→ **DIRECTIVE**:
Going from the top of the data below, give again each line through the one containing "const CURL_POWER = 8;", both ends kept.

[BEGIN MATERIAL FOR THE TASK]

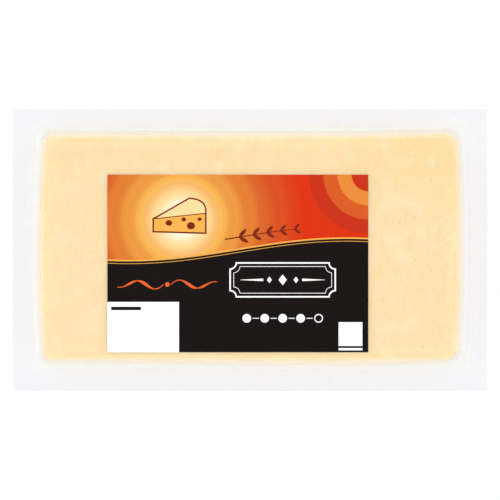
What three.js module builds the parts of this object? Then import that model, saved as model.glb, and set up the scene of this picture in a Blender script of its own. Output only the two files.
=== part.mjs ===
// A block of cheddar sealed in a clear vacuum pack, lying on its back with the labelled face up.
// The pack is the block's own shape under a tight film, with a flat seal flange standing out all
// round it about two thirds of the way up. An adhesive label lies on the upper face.
// Millimetres, +Z up, +X along the block. The origin is on the surface that the pack lies on,
// under the middle of the flange's rectangle.

import * as THREE from "three";
import { mergeVertices } from "three/addons/utils/BufferGeometryUtils.js";

// Seal flange, the outermost rectangle.
const PACK_LENGTH = 186;
const PACK_WIDTH = 110.5;
const FLANGE_HEIGHT = 22.6; // upper side of the flange above the base
const FLANGE_THICKNESS = 0.4;
const FLANGE_WAVE = 0.45; // how far the rim of the flange lifts and dips
const LONG_WAVE = { along: 11, across: 14 }; // stated as the swells are
const SHORT_WAVE = { share: 0.5, along: 7, across: 9 };
const CORNER_CURL = 0.9; // how far the flange's four corners bend down
const CURL_POWER = 8; // the higher, the closer to the corner the bend stays

// Block of cheese under the film.
const BLOCK_LENGTH = 161.6; // from corner to corner, before the sides below depart from it
const BLOCK_WIDTH = 88.8;
const BLOCK_HEIGHT = 34.5;
const BLOCK_SHIFT = { x: 0.2, y: 1.2 }; // the block lies this far off the middle of the pack
// How each side departs from a straight line: bowed out in its middle, swaying in an S, and
// leaning out towards its end at +X or +Y.
const SIDES = {
  right: { bow: 1.45, sway: 0, lean: 0.05 },
  left: { bow: 1.6, sway: 0, lean: -0.2 },
  far: { bow: -0.4, sway: -0.15, lean: 0.3 },
  near: { bow: 0.75, sway: 0.3, lean: -0.1 },
};
const CORNER_RADIUS = { farRight: 5.2, farLeft: 3.6, nearLeft: 3.4, nearRight: 5.2 };
const TOP_EDGE_RADIUS = 3.0;
const BASE_EDGE_RADIUS = 2.4;
const CROWN = 0.35; // the upper face is this much higher at its middle than at its edges
// Swells of the upper face. along and across are how far each goes while its phase turns by 1 radian.
const SLOW_SWELL = { height: 0.2, along: 23, across: 17 };
const QUICK_SWELL = { height: 0.1, along: 11, across: 13 };

// Flare where the film leaves the side of the block and runs out into the flange.
const FLARE_REACH = { right: 5.4, left: 5.3, far: 4.1, near: 4.6 };
const FLARE_CORNER = 2.4; // extra reach where the film bridges a corner
const FLARE_RISE = 4.2;
const FLARE_CORNER_RISE = 3.6; // extra height of that bridge
const LOWER_FLARE = 0.55; // the flare under the flange, as a share of the one above

// Label on the upper face.
const LABEL_LENGTH = 101.9;
const LABEL_WIDTH = 69.4;
const LABEL_THICKNESS = 0.25;
const LABEL_GAP = 0.15; // clearance between the label and the film
const LABEL_X = -4.75;
const LABEL_Y = -5.25;

// Fineness of the meshes.
const STEPS_ALONG = 30;
const STEPS_ACROSS = 20;
const ARC_STEPS = 3; // steps from the end of a straight side to the middle of a corner
const FILLET_STEPS = 4;
const FLARE_STEPS = 4;
const FLANGE_STEPS = 2;
const LABEL_STEPS_ALONG = 18;
const LABEL_STEPS_ACROSS = 12;

const HALF_LENGTH = BLOCK_LENGTH / 2;
const HALF_WIDTH = BLOCK_WIDTH / 2;
const QUARTER_TURN = Math.PI / 2;

function mix(from, to, share) {
  return from + (to - from) * share;
}

// Height of the uneven upper face over its nominal plane.
function upperRelief(x, y) {
  const u = (x - BLOCK_SHIFT.x) / HALF_LENGTH;
  const v = (y - BLOCK_SHIFT.y) / HALF_WIDTH;
  const crown = CROWN * (1 - 0.5 * (u * u + v * v));
  const slow = Math.sin(x / SLOW_SWELL.along + 0.6) * Math.cos(y / SLOW_SWELL.across - 0.3);
  const quick = Math.sin(x / QUICK_SWELL.along - y / QUICK_SWELL.across + 1.9);
  return crown + SLOW_SWELL.height * slow + QUICK_SWELL.height * quick;
}

// Lift of the flange at its rim, falling away towards the block.
function flangeLift(x, y) {
  const long = Math.sin(x / LONG_WAVE.along + 0.7) * Math.cos(y / LONG_WAVE.across - 0.4);
  const short = Math.sin(x / SHORT_WAVE.along - y / SHORT_WAVE.across + 2);
  const corner = Math.abs((x / (PACK_LENGTH / 2)) * (y / (PACK_WIDTH / 2))) ** CURL_POWER;
  return FLANGE_WAVE * (long + SHORT_WAVE.share * short) - CORNER_CURL * corner;
}

function cornerRadius(a, b) {
  if (b > 0) return a > 0 ? CORNER_RADIUS.farRight : CORNER_RADIUS.farLeft;
  return a > 0 ? CORNER_RADIUS.nearRight : CORNER_RADIUS.nearLeft;
}

// Where a point of the box's rim, with a or b at 1 or -1, meets the plan outline. turn is the
// direction that the outline faces there: 0 at a short end, a quarter turn at a long side.
function rimPlace(a, b) {
  const onEnd = Math.abs(a) === 1;
  const steps = onEnd ? STEPS_ACROSS : STEPS_ALONG;
  const along = Math.abs(onEnd ? b : a);
  const straight = 1 - (2 * ARC_STEPS) / steps;
  const run = Math.min(along / straight, 1);
  const bend = Math.max((along - straight) / (1 - straight), 0);
  const turn = onEnd ? (bend * QUARTER_TURN) / 2 : QUARTER_TURN - (bend * QUARTER_TURN) / 2;
  return { onEnd, run, bend, turn };
}

// How far a side stands out from its straight line at s, from -1 to 1 along it.
function departure({ bow, sway, lean }, s) {
  return bow * (1 - s * s) + sway * Math.sin(Math.PI * s) + lean * s;
}

// The block's side outline, pushed outwards by offset.
function blockOutline(a, b, offset) {
  const { onEnd, run, bend, turn } = rimPlace(a, b);
  const radius = cornerRadius(a, b);
  const centreX = HALF_LENGTH - radius;
  const centreY = HALF_WIDTH - radius;
  const reach = radius + offset;
  let x = centreX + reach * Math.cos(turn);
  let y = centreY + reach * Math.sin(turn);
  if (bend === 0 && onEnd) y = centreY * run;
  if (bend === 0 && !onEnd) x = centreX * run;
  x *= Math.sign(a);
  y *= Math.sign(b);
  const u = THREE.MathUtils.clamp(x / HALF_LENGTH, -1, 1);
  const v = THREE.MathUtils.clamp(y / HALF_WIDTH, -1, 1);
  const outX = u * departure(x > 0 ? SIDES.right : SIDES.left, v);
  const outY = v * departure(y > 0 ? SIDES.far : SIDES.near, u);
  return new THREE.Vector2(x + outX + BLOCK_SHIFT.x, y + outY + BLOCK_SHIFT.y);
}

// The flange's straight-sided outline, met by lines that leave the block at right angles.
function flangeOutline(a, b) {
  const { onEnd, bend } = rimPlace(a, b);
  const start = blockOutline(a, b, 0);
  const endX = (Math.sign(a) * PACK_LENGTH) / 2;
  const endY = (Math.sign(b) * PACK_WIDTH) / 2;
  if (onEnd) return new THREE.Vector2(endX, mix(start.y, endY, bend));
  return new THREE.Vector2(mix(start.x, endX, bend), endY);
}

// Reach and rise of the flare at this place on the rim.
function flareAt(a, b) {
  const { turn } = rimPlace(a, b);
  const bridge = Math.sin(2 * turn) ** 2;
  const endReach = a > 0 ? FLARE_REACH.right : FLARE_REACH.left;
  const sideReach = b > 0 ? FLARE_REACH.far : FLARE_REACH.near;
  const reach = mix(endReach, sideReach, Math.sin(turn) ** 2) + FLARE_CORNER * bridge;
  return { reach, rise: FLARE_RISE + FLARE_CORNER_RISE * bridge };
}

// The rows of points from the rim of the upper face down to the rim of the base. Each row is a
// function of the place on the rim, and gives a point of the pack's skin.
function sideRows() {
  const rows = [];
  const wallRow = (offset, z, shareOfRelief) => (a, b) => {
    const p = blockOutline(a, b, offset);
    return new THREE.Vector3(p.x, p.y, z + shareOfRelief * upperRelief(p.x, p.y));
  };
  for (let i = 0; i <= FILLET_STEPS; i++) {
    const angle = (i / FILLET_STEPS) * QUARTER_TURN;
    const offset = TOP_EDGE_RADIUS * (Math.sin(angle) - 1);
    const drop = TOP_EDGE_RADIUS * (1 - Math.cos(angle));
    rows.push(wallRow(offset, BLOCK_HEIGHT - drop, Math.cos(angle)));
  }
  const flareRow = (angle, side) => (a, b) => {
    const flare = flareAt(a, b);
    const size = side > 0 ? 1 : LOWER_FLARE;
    const p = blockOutline(a, b, flare.reach * size * (1 - Math.cos(angle)));
    const level = side > 0 ? FLANGE_HEIGHT : FLANGE_HEIGHT - FLANGE_THICKNESS;
    const q = flangeOutline(a, b);
    const start = blockOutline(a, b, 0);
    const share = p.distanceTo(start) / q.distanceTo(start);
    const height = side * flare.rise * size * (1 - Math.sin(angle));
    return new THREE.Vector3(p.x, p.y, level + height + share * flangeLift(q.x, q.y));
  };
  const flangeRow = (share, side) => (a, b) => {
    const inner = flareRow(QUARTER_TURN, side)(a, b);
    const q = flangeOutline(a, b);
    const level = side > 0 ? FLANGE_HEIGHT : FLANGE_HEIGHT - FLANGE_THICKNESS;
    const outer = new THREE.Vector3(q.x, q.y, level + flangeLift(q.x, q.y));
    return inner.lerp(outer, share);
  };
  for (let i = 0; i <= FLARE_STEPS; i++) {
    rows.push(flareRow((i / FLARE_STEPS) * QUARTER_TURN, 1));
  }
  for (let i = 1; i <= FLANGE_STEPS; i++) rows.push(flangeRow(i / FLANGE_STEPS, 1));
  for (let i = FLANGE_STEPS; i >= 1; i--) rows.push(flangeRow(i / FLANGE_STEPS, -1));
  for (let i = FLARE_STEPS; i >= 0; i--) {
    rows.push(flareRow((i / FLARE_STEPS) * QUARTER_TURN, -1));
  }
  for (let i = 0; i <= FILLET_STEPS; i++) {
    const angle = (i / FILLET_STEPS) * QUARTER_TURN;
    const offset = BASE_EDGE_RADIUS * (Math.cos(angle) - 1);
    rows.push(wallRow(offset, BASE_EDGE_RADIUS * (1 - Math.sin(angle)), 0));
  }
  return rows;
}

// A point inside the upper face or the base, blended from the four sides of its rim.
function facePoint(a, b, row) {
  const s = (a + 1) / 2;
  const t = (b + 1) / 2;
  const between = (p, q, share) => p.clone().lerp(q, share);
  const lengthwise = between(row(-1, b), row(1, b), s);
  const crosswise = between(row(a, -1), row(a, 1), t);
  const lowCorners = between(row(-1, -1), row(1, -1), s);
  const highCorners = between(row(-1, 1), row(1, 1), s);
  return lengthwise.add(crosswise).sub(between(lowCorners, highCorners, t));
}

// A closed box with its corners shared, so that moving its points keeps it closed.
function sharedBox(stepsX, stepsY, stepsZ) {
  const box = new THREE.BoxGeometry(2, 2, 2, stepsX, stepsY, stepsZ);
  box.deleteAttribute("normal");
  box.deleteAttribute("uv");
  box.clearGroups();
  return mergeVertices(box, 1e-4);
}

function reshape(geometry, place) {
  const position = geometry.getAttribute("position");
  const point = new THREE.Vector3();
  for (let i = 0; i < position.count; i++) {
    point.fromBufferAttribute(position, i);
    const moved = place(point);
    position.setXYZ(i, moved.x, moved.y, moved.z);
  }
  geometry.computeVertexNormals();
  return geometry;
}

// Snaps a coordinate of the box to exactly 1 or -1 at its faces.
function snapped(value) {
  return Math.abs(Math.abs(value) - 1) < 1e-5 ? Math.sign(value) : value;
}

function sealedPack() {
  const rows = sideRows();
  const lastRow = rows.length - 1;
  const box = sharedBox(STEPS_ALONG, STEPS_ACROSS, lastRow);
  const geometry = reshape(box, (point) => {
    const a = snapped(point.x);
    const b = snapped(point.y);
    const c = snapped(point.z);
    const onRim = Math.abs(a) === 1 || Math.abs(b) === 1;
    if (onRim) return rows[Math.round(((1 - c) / 2) * lastRow)](a, b);
    if (c < 0) return facePoint(a, b, rows[lastRow]);
    const top = facePoint(a, b, rows[0]);
    top.z = BLOCK_HEIGHT + upperRelief(top.x, top.y);
    return top;
  });
  const cheddarUnderFilm = new THREE.MeshStandardMaterial({
    color: 0xfde2b1,
    roughness: 0.28,
    metalness: 0,
  });
  const mesh = new THREE.Mesh(geometry, cheddarUnderFilm);
  mesh.name = "sealed_pack";
  return mesh;
}

function label() {
  const box = sharedBox(LABEL_STEPS_ALONG, LABEL_STEPS_ACROSS, 1);
  const geometry = reshape(box, (point) => {
    const x = (point.x * LABEL_LENGTH) / 2;
    const y = (point.y * LABEL_WIDTH) / 2;
    const under = BLOCK_HEIGHT + upperRelief(x + LABEL_X, y + LABEL_Y) + LABEL_GAP;
    return new THREE.Vector3(x, y, under + (LABEL_THICKNESS * (point.z + 1)) / 2);
  });
  const printedPaper = new THREE.MeshStandardMaterial({
    color: 0x1f1919,
    roughness: 0.45,
    metalness: 0,
  });
  const mesh = new THREE.Mesh(geometry, printedPaper);
  mesh.name = "label";
  mesh.position.set(LABEL_X, LABEL_Y, 0);
  return mesh;
}

const cheesePack = new THREE.Group();
cheesePack.add(sealedPack(), label());

export default cheesePack;
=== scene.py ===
"""Looks for a sealed pack of cheddar: the block, the clear film round it and the printed label.

Everything is in metres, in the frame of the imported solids. The pack lies on a pale light table
and the camera looks straight down on it.
"""

import math
from functools import cache

import bmesh
import bpy
import numpy as np
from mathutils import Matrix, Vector, noise


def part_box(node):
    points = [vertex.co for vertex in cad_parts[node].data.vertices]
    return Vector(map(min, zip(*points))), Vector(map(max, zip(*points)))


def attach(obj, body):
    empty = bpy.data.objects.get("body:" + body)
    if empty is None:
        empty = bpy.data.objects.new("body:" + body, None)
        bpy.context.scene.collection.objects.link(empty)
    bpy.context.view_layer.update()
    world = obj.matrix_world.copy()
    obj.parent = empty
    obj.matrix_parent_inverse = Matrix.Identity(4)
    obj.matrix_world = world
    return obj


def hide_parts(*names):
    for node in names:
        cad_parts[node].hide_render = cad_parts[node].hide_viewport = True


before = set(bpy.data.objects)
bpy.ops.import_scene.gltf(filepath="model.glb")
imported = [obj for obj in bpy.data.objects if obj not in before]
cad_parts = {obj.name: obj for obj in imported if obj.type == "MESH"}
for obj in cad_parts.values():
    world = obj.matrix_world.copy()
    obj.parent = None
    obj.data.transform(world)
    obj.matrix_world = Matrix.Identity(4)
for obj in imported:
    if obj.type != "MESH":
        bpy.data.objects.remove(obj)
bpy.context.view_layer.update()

MM = 0.001
QUARTER_TURN = math.pi / 2

# The solids that the pieces stand for.
PACK_LOW, PACK_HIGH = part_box("sealed_pack")
LABEL_LOW, LABEL_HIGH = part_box("label")
PACK_LENGTH = PACK_HIGH.x - PACK_LOW.x
PACK_WIDTH = PACK_HIGH.y - PACK_LOW.y
LABEL_CENTRE = (LABEL_LOW + LABEL_HIGH) / 2
HALF_U = (LABEL_HIGH.x - LABEL_LOW.x) / 2
HALF_V = (LABEL_HIGH.y - LABEL_LOW.y) / 2

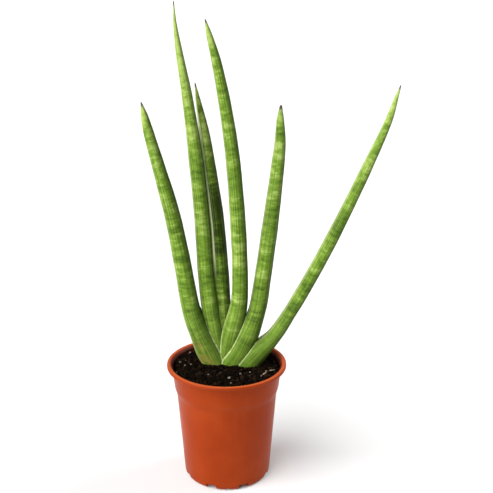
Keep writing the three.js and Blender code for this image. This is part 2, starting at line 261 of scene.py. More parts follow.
class Paint:
    """A material's node tree, with one short call for each node."""

    def __init__(self, name):
        self.material = bpy.data.materials.new(name)
        self.material.use_nodes = True
        self.tree = self.material.node_tree
        self.shader = self.tree.nodes["Principled BSDF"]

    def set(self, **values):
        for key, value in values.items():
            self.shader.inputs[key.replace("_", " ")].default_value = value

    def feed(self, key, socket):
        self.tree.links.new(socket, self.shader.inputs[key])

    def node(self, kind, inputs=None, **options):
        made = self.tree.nodes.new(kind)
        for key, value in options.items():
            setattr(made, key, value)
        for key, value in (inputs or {}).items():
            if isinstance(value, bpy.types.NodeSocket):
                self.tree.links.new(value, made.inputs[key])
            else:
                made.inputs[key].default_value = value
        return made

    def attribute(self, name, output="Fac"):
        return self.node("ShaderNodeAttribute", attribute_name=name).outputs[output]

    def position(self):
        return self.node("ShaderNodeTexCoord").outputs["Object"]

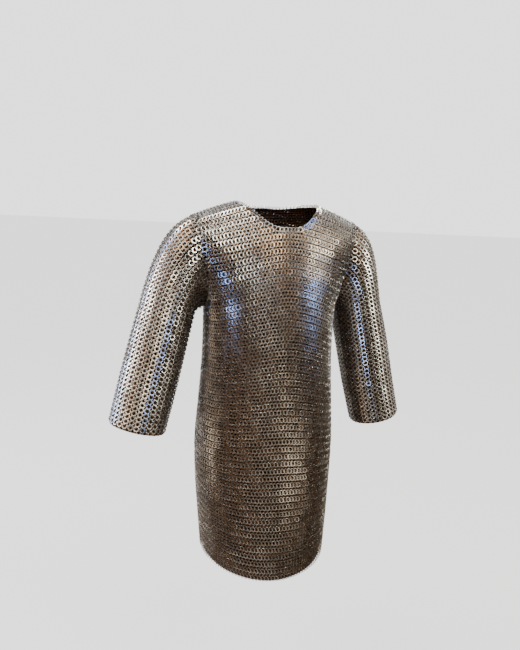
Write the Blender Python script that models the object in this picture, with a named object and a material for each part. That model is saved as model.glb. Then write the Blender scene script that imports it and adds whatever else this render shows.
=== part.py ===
"""Chainmail hauberk, worn: front, back and two sleeves as thin hollow walls.

Metres, +Z up. The front faces -Y and the wearer's left is +X. The origin lies in the middle of
the neck opening, at the height where the shoulders carry the shirt.

The body is a stack of level curves. A level runs across a panel from side to side, and every
level's height, half width, depths and droop are read from one table. The sleeves start on the
armhole edges that the panels leave, and are carried along the arm through oval sections.
"""

import math

import bpy
import numpy as np

# Driving sizes
WALL = 0.0040
SEAM_GAP = 0.0003
ARMHOLE_GAP = 0.0007
NECK_HALF_WIDTH = 0.095
FRONT_NECK_DROP = 0.115
BACK_NECK_DROP = 0.055
NECK_ROUNDNESS = 2.3
ARMPIT_LEVEL = 0.72
DROOP_POWER = 1.6

# Divisions of the walls
SHOULDER_COLUMNS = 8
NECK_COLUMNS = 14
LOWER_ROWS = 14
ARMHOLE_ROWS = 15
SLEEVE_CAP_RINGS = 8
SLEEVE_ARM_RINGS = 10

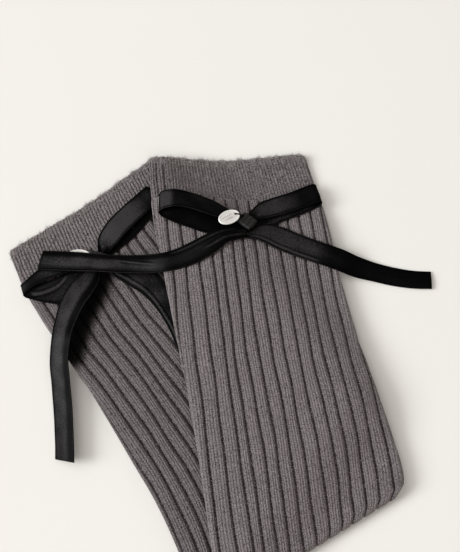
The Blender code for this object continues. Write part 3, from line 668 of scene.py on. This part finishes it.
def cuff_mesh(sock, side, seed):
    """The cuff as one closed form: fine ribs outside, a rolled lip and a plain inside."""
    face = CUFF_RIBS * CUFF_POINTS_PER_RIB
    measures = np.concatenate((np.arange(face) / face, 1.0 + np.arange(face // 3) * 3 / face))
    ribs = measures * CUFF_RIBS
    random = np.random.default_rng(seed)
    heights = 1 + 0.35 * random.uniform(-1, 1, 2 * CUFF_RIBS + 1)[np.floor(ribs).astype(int)]
    clearness = np.interp(measures, *zip(*CUFF_CLEARNESS[side]))
    # crest sets the relief of the fine ribs and the painted shade between them; the furrows deepen both.
    crest = 1 - (1 - np.abs(np.sin(math.pi * ribs)) ** 0.8) * clearness
    shade, sunk = crest, 0.0
    for place, depth, reach in CUFF_FURROWS[side]:
        furrow = np.exp(-(((measures - place) * CUFF_WIDTH / reach) ** 2))
        shade = shade * (1 - 0.9 * furrow)
        sunk = sunk + depth * furrow

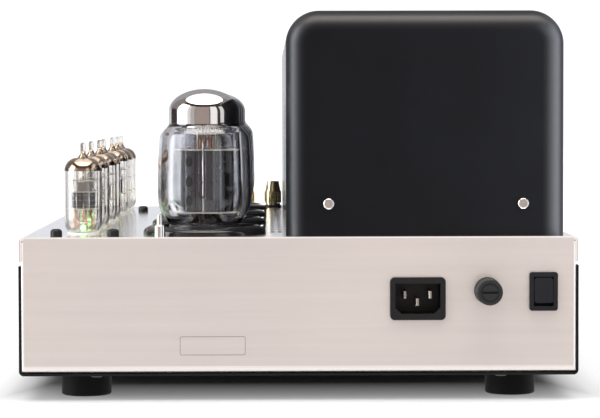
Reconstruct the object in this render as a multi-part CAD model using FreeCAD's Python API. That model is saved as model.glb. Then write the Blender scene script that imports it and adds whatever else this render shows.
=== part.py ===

[END MATERIAL FOR THE TASK]

→ **TASK OUTPUT**:
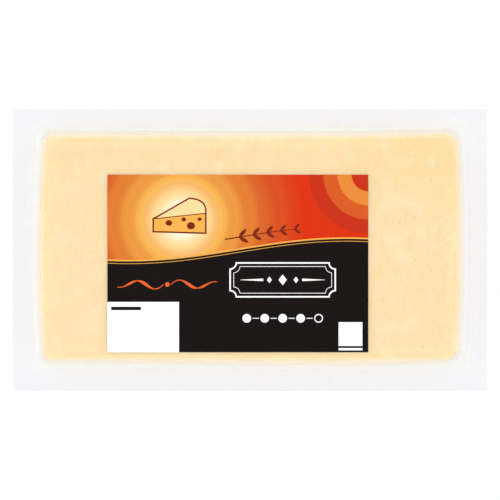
What three.js module builds the parts of this object? Then import that model, saved as model.glb, and set up the scene of this picture in a Blender script of its own. Output only the two files.
=== part.mjs ===
// A block of cheddar sealed in a clear vacuum pack, lying on its back with the labelled face up.
// The pack is the block's own shape under a tight film, with a flat seal flange standing out all
// round it about two thirds of the way up. An adhesive label lies on the upper face.
// Millimetres, +Z up, +X along the block. The origin is on the surface that the pack lies on,
// under the middle of the flange's rectangle.

import * as THREE from "three";
import { mergeVertices } from "three/addons/utils/BufferGeometryUtils.js";

// Seal flange, the outermost rectangle.
const PACK_LENGTH = 186;
const PACK_WIDTH = 110.5;
const FLANGE_HEIGHT = 22.6; // upper side of the flange above the base
const FLANGE_THICKNESS = 0.4;
const FLANGE_WAVE = 0.45; // how far the rim of the flange lifts and dips
const LONG_WAVE = { along: 11, across: 14 }; // stated as the swells are
const SHORT_WAVE = { share: 0.5, along: 7, across: 9 };
const CORNER_CURL = 0.9; // how far the flange's four corners bend down
const CURL_POWER = 8; // the higher, the closer to the corner the bend stays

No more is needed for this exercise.